Learning how to network: Never Eat Alone is a good book. Also: watch how other people interact with one another, and model it. But pick appropriate models. Grad students tend to model their approaches to interacting and networking on senior academics, which is a mistake. Senior academics are spoken to differently than junior people, and already have extensive professional networks. Also: there are many “interaction styles” that work. Do what works for you. You don’t have to act like a used car salesman. And it gets easier with practice. Nobody is born knowing how to network, or how to get a non-academic job. (aside: old posts on why and how to network in the context of academic conferences.)
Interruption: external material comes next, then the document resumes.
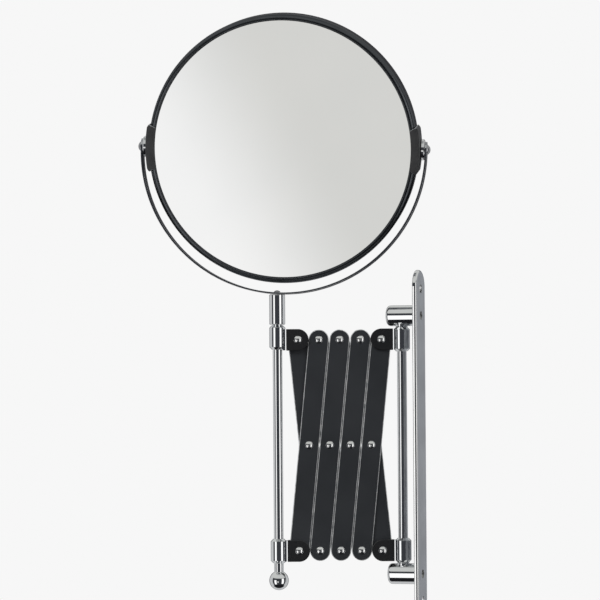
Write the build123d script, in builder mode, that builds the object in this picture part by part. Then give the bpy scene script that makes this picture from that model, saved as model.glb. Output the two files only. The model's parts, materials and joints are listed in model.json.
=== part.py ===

At my university, the graduate student association has a mentorship program that puts grad students in touch with someone in industry for 1 hour/month (usually phone call or skype) for 6 months. This sounds like a great idea to me.
Much of the above is specific to North America, or perhaps developed Western countries. Hiring practices in other countries may be very different. This is important to keep in mind for international graduate students who plan to return to their home countries after completing their programs.